Copy each line of the listing below exactly.

┌─ Given data

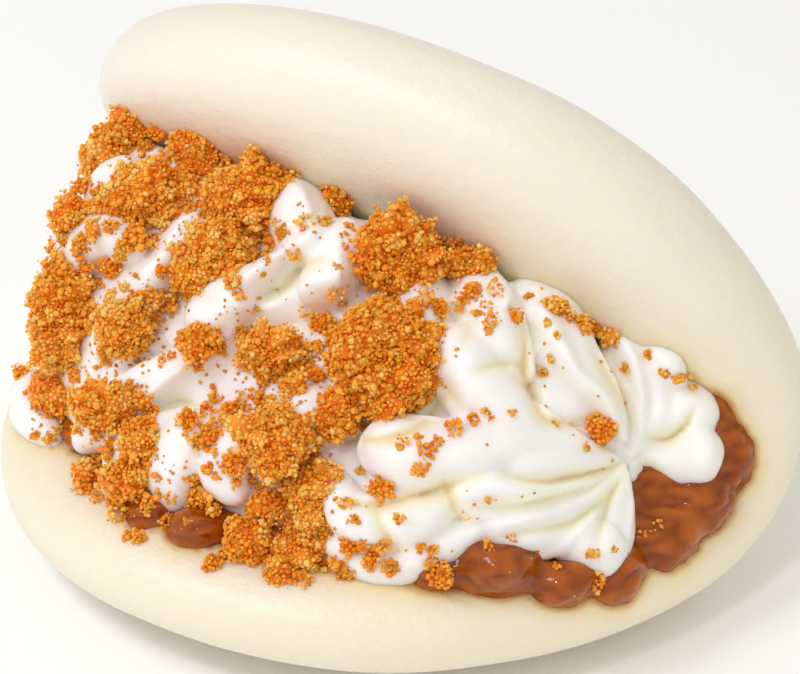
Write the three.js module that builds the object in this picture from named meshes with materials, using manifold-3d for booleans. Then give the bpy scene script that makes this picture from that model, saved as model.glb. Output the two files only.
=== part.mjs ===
// A folded steamed bun, filled with pieces of fruit in caramel, whipped cream and biscuit crumble.
// Lengths are in millimetres and Z is up. The fold runs along X at the back, the mouth faces -Y.

import * as THREE from "three";
import { mergeVertices } from "three/addons/utils/BufferGeometryUtils.js";
import Module from "manifold-3d";

const wasm = await Module();
wasm.setup();

// Dough: an oval pillow that is folded over its middle line
const HALF_LENGTH = 52;
const LOWER_LENGTH = 60.9;
const UPPER_LENGTH = 56.9;
const OVAL_POWER = 2.19;
const OUTER_THICKNESS = 9.6;
const INNER_THICKNESS = 8.1;
const CROWN = 0.08;
const EDGE_POWER = 7.3;
const UPPER_FULLNESS = 1.23;

// Fold: the bend between the lobes, the angle they stand open, how each lobe curls, and how the
// fold's line and the upper lobe lean
const FOLD_RADIUS = 16;
const OPENING_DEGREES = 75.4;
const OPENING_TILT = 13;
const OPENING_FLARE = -10.3;
const UPPER_CURL = 0.66;
const LOWER_CURL = 0.31;
const UPPER_SHEAR = -4.2;
const FOLD_STRETCH = 0.048;
const FOLD_SWEEP = 5.2;
const FOLD_LIFT = 1.4;
const REST_LEVEL = -15.4;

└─

* Result of the exercise:
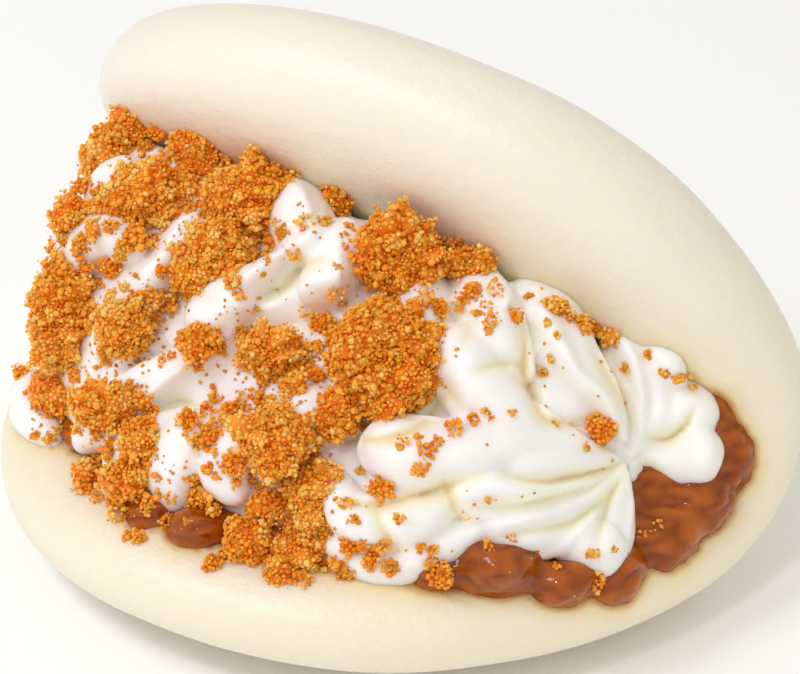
Write the three.js module that builds the object in this picture from named meshes with materials, using manifold-3d for booleans. Then give the bpy scene script that makes this picture from that model, saved as model.glb. Output the two files only.
=== part.mjs ===
// A folded steamed bun, filled with pieces of fruit in caramel, whipped cream and biscuit crumble.
// Lengths are in millimetres and Z is up. The fold runs along X at the back, the mouth faces -Y.

import * as THREE from "three";
import { mergeVertices } from "three/addons/utils/BufferGeometryUtils.js";
import Module from "manifold-3d";

const wasm = await Module();
wasm.setup();

// Dough: an oval pillow that is folded over its middle line
const HALF_LENGTH = 52;
const LOWER_LENGTH = 60.9;
const UPPER_LENGTH = 56.9;
const OVAL_POWER = 2.19;
const OUTER_THICKNESS = 9.6;
const INNER_THICKNESS = 8.1;
const CROWN = 0.08;
const EDGE_POWER = 7.3;
const UPPER_FULLNESS = 1.23;

// Fold: the bend between the lobes, the angle they stand open, how each lobe curls, and how the
// fold's line and the upper lobe lean
const FOLD_RADIUS = 16;
const OPENING_DEGREES = 75.4;
const OPENING_TILT = 13;
const OPENING_FLARE = -10.3;
const UPPER_CURL = 0.66;
const LOWER_CURL = 0.31;
const UPPER_SHEAR = -4.2;
const FOLD_STRETCH = 0.048;
const FOLD_SWEEP = 5.2;
const FOLD_LIFT = 1.4;
const REST_LEVEL = -15.4;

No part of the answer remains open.